Advanced simulations and CAD/CAM integration can model stresses and material flow, helping engineers optimize the choice before tooling is built.

FAQ – Common Questions About Metal Punching vs Stamping

Q1: Are punching and stamping the same process?
A: No. Punching specifically cuts holes or cutouts by removing material, while stamping includes forming and shaping operations that may or may not involve material removal.

Q2: Which method is better for simple holes?
A: Punching is usually more efficient and cost‑effective for creating simple, repetitive holes.

Q3: Can stamping include punching operations?
A: Yes. Stamping dies often incorporate punching, blanking, or trimming steps as part of a larger forming sequence.

Q4: Does stamping cost more than punching?
A: Typically yes, because stamping tooling is more complex and expensive upfront, but it can reduce total manufacturing cost for complex parts.

Q5: Is CNC punching more flexible than stamping?
A: CNC punching offers greater flexibility to change hole layouts or configurations without modifying the physical tooling.

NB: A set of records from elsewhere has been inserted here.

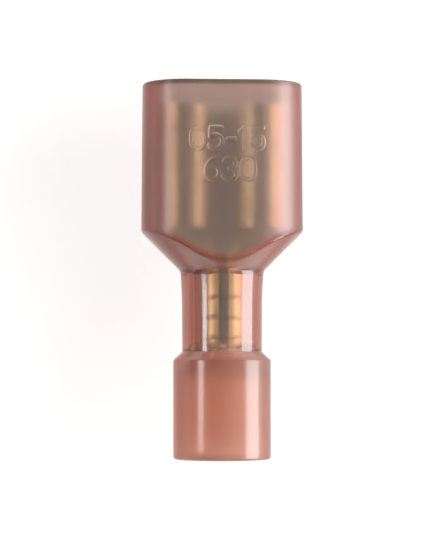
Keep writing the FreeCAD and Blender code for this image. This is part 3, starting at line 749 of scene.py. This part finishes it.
class SPADE_OT_stage(bpy.types.Operator):
    """Adds the floor, the lamps and the camera."""

    bl_idname = "spade.stage"
    bl_label = "Floor, lamps and camera"

    def execute(self, context):
        scene = context.scene
        settings = scene.spade_studio
        half = settings.floor_size / 2
        mesh = bpy.data.meshes.new("floor")
        corners = [(-half, -half, 0), (half, -half, 0), (half, half, 0), (-half, half, 0)]
        mesh.from_pydata(corners, [], [(0, 1, 2, 3)])
        mesh.materials.append(floor_material(settings))
        floor = bpy.data.objects.new("floor", mesh)
        scene.collection.objects.link(floor)
        light_world(settings)
        add_lamp(
            "right_softbox",
            settings.softbox_power,
            (settings.softbox_width, settings.softbox_length),
            settings.softbox_turn,
            0,
            settings.lamp_distance,
        )
        add_lamp(
            "left_strip",
            settings.strip_power,
            (settings.strip_width, settings.strip_length),
            -settings.strip_turn,
            settings.strip_up,
            settings.lamp_distance,
        )
        camera = bpy.data.cameras.new("camera")
        camera.sensor_fit = "VERTICAL"
        camera.sensor_height = 36.0
        camera.lens = settings.focal_length
        camera.clip_start = 10 * MM
        camera.clip_end = 3000 * MM
        holder = bpy.data.objects.new("camera", camera)
        place = (-settings.camera_left, -settings.camera_down, AXIS_Z + settings.camera_height)
        aimed(holder, place, (-settings.aim_left, -settings.aim_down, AXIS_Z))
        scene.camera = holder
        scene.view_settings.view_transform = "Standard"
        return {"FINISHED"}


OPERATORS = (SPADE_OT_housing, SPADE_OT_brass, SPADE_OT_stage)


class SPADE_PT_sidebar(bpy.types.Panel):
    """Lists the steps in the 3D view's sidebar."""

    bl_idname = "SPADE_PT_sidebar"
    bl_label = "Female spade terminal"
    bl_space_type = "VIEW_3D"
    bl_region_type = "UI"
    bl_category = "Terminal"

    def draw(self, context):
        for operator in OPERATORS:
            self.layout.operator(operator.bl_idname)
        for group in SETTINGS:
            box = self.layout.box()
            for name in SETTINGS[group].__annotations__:
                box.prop(getattr(context.scene, group), name)


SETTINGS = {
    "spade_housing": HousingSizes,
    "spade_numerals": NumeralSizes,
    "spade_nylon": NylonLook,
    "spade_brass": BrassLook,
    "spade_studio": StudioSettings,
}


def register():
    for group, kind in SETTINGS.items():
        bpy.utils.register_class(kind)
        setattr(bpy.types.Scene, group, PointerProperty(type=kind))
    for kind in (*OPERATORS, SPADE_PT_sidebar):
        bpy.utils.register_class(kind)


def unregister():
    for kind in (SPADE_PT_sidebar, *reversed(OPERATORS)):
        bpy.utils.unregister_class(kind)
    for group, kind in reversed(SETTINGS.items()):
        delattr(bpy.types.Scene, group)
        bpy.utils.unregister_class(kind)


def main():
    """Builds the pieces in order."""
    register()
    bpy.ops.spade.housing()
    bpy.ops.spade.brass()
    bpy.ops.spade.stage()


if __name__ == "__main__":
    main()
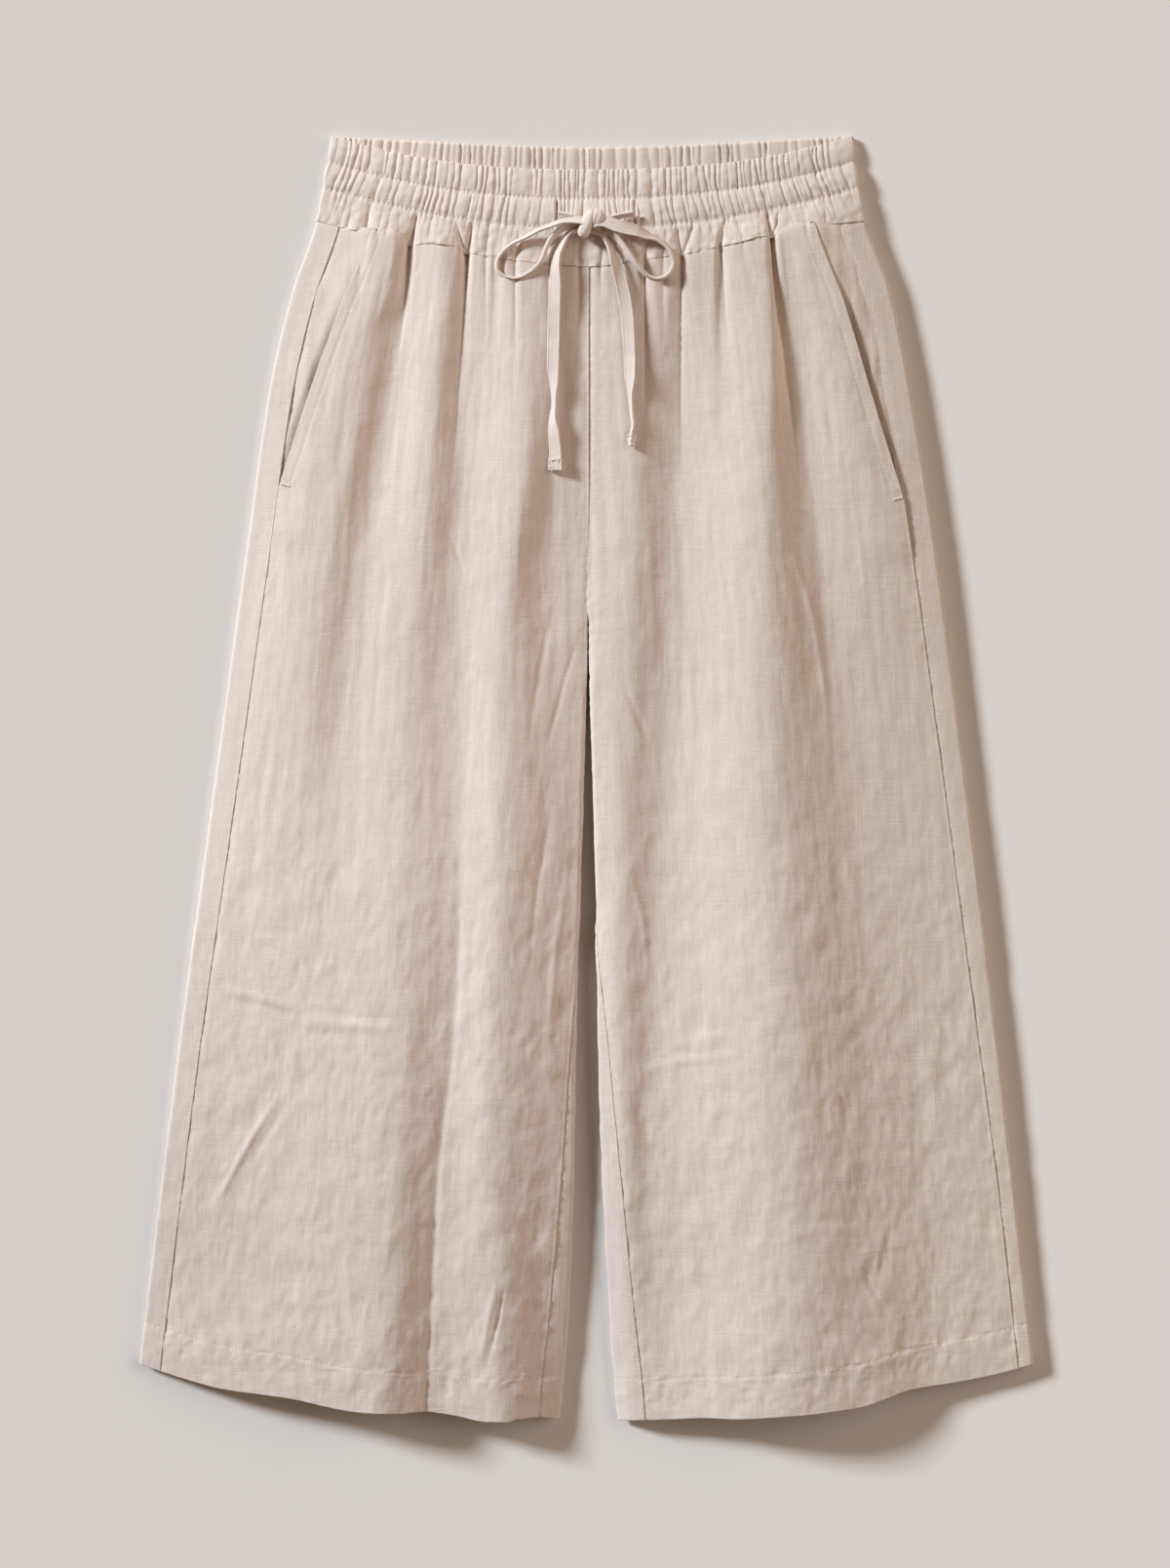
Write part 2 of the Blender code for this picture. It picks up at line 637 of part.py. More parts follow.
def main():
    garment, cutters = start_scene()
    linen, tape = make_material("linen"), make_material("tape")
    for side in SIGN:
        facing_out = side == "right"
        thicken(skin(f"front_{side}", front_panel(side), linen, garment, flip=facing_out), CLOTH)
        thicken(skin(f"back_{side}", back_panel(side), linen, garment, flip=facing_out), CLOTH)
        thicken(skin(f"pocket_facing_{side}", pocket_facing(side), linen, garment, flip=facing_out), CLOTH)
    band = thicken(skin("waistband", waistband(), linen, garment), BAND_CLOTH)
    cut_slits(band, cutters)
    for name in ROUTES:
        make_tape(name, tape, garment)
    make_knot(tape, garment)


main()
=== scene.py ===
"""The looks of the drawstring bermuda shorts: linen laid flat on a pale floor, seen from straight above.

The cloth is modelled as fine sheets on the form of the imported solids: +Z is up, the waist points to +Y and
the wearer's right leg lies at -X. Sizes are in millimetres and become metres where a mesh is made. A place
on the garment is given by x, by how far it lies below the waistband's top corners ("drop") and by its
height z. In the formulas of the relief a factor is a height and a divisor is how far it reaches.
"""

import math
from collections import namedtuple

import bpy
import numpy as np
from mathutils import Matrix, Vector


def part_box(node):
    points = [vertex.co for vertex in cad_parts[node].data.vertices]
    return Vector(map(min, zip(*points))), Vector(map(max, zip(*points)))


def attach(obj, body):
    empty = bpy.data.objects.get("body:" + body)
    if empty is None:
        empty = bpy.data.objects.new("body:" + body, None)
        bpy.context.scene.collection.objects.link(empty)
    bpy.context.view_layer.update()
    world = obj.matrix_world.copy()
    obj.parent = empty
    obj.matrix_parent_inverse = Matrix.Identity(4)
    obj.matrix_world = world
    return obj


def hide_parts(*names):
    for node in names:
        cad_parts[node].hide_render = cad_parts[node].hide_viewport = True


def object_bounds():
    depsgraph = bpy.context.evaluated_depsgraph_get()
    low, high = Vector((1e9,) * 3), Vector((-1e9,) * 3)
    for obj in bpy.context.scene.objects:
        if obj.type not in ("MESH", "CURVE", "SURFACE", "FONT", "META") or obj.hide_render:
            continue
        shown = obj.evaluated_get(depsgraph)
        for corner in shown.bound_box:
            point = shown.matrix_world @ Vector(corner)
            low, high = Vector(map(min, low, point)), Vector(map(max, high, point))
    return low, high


MM = 0.001

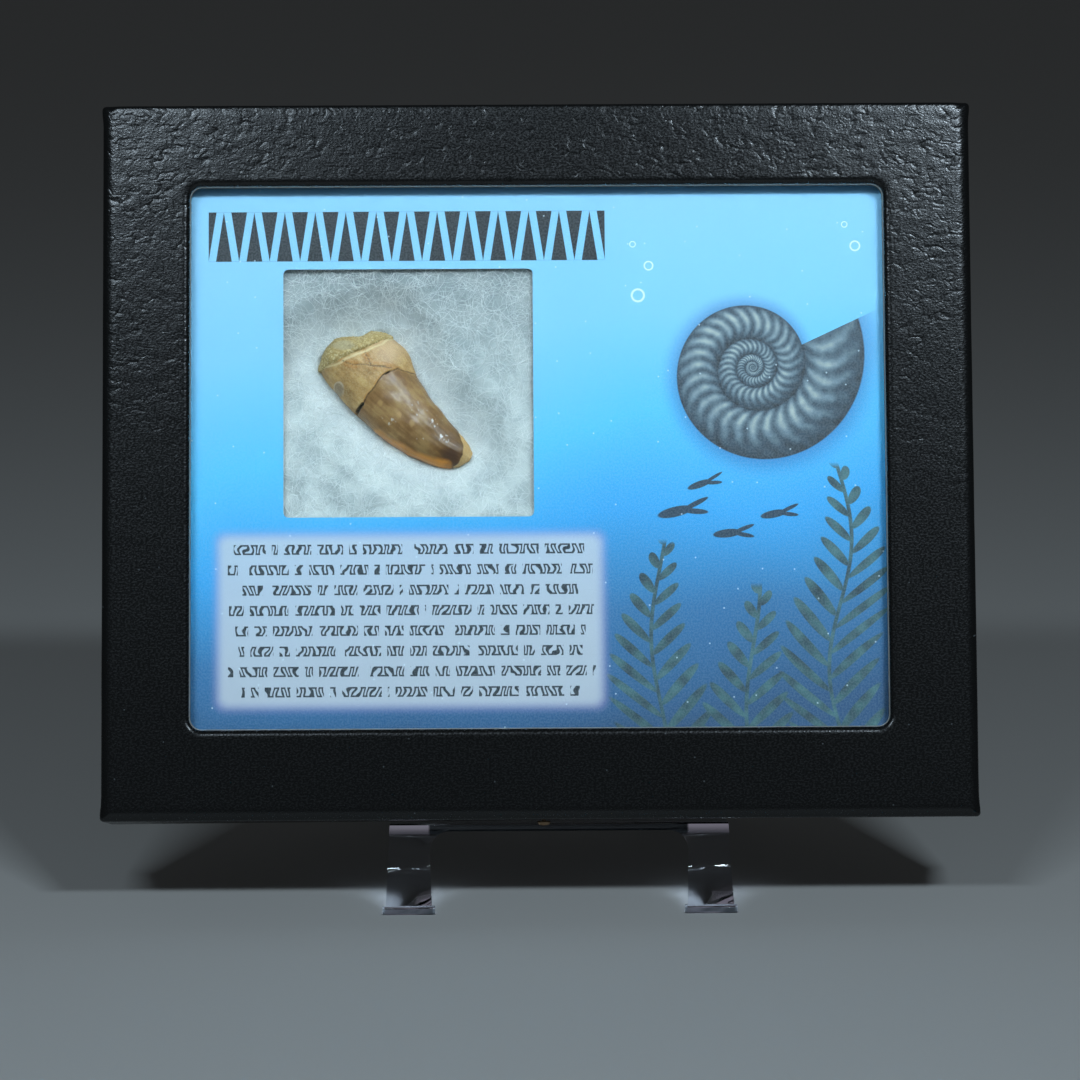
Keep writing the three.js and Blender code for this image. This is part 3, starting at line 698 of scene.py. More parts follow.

Q6: How do material thickness and hardness affect the choice?
A: Very thick or hard materials may limit punching efficiency and tool life, making stamping or progressive forming more suitable.

Q7: Which process produces less waste?
A: Stamping can produce less waste when nested layouts and blanking are optimized; punching generates cutouts that must be recycled.

Conclusion

Understanding the differences between metal punching vs stamping empowers manufacturers to choose the most appropriate fabrication method for their parts. Punching delivers fast, efficient material removal and simple hole patterns, while stamping delivers fully formed, complex parts with minimal machining.

Your choice will influence tooling costs, production speed, part accuracy, and overall manufacturing efficiency. By combining knowledge of part design requirements with capabilities of modern fabrication technologies, you can make decisions that enhance productivity and product quality.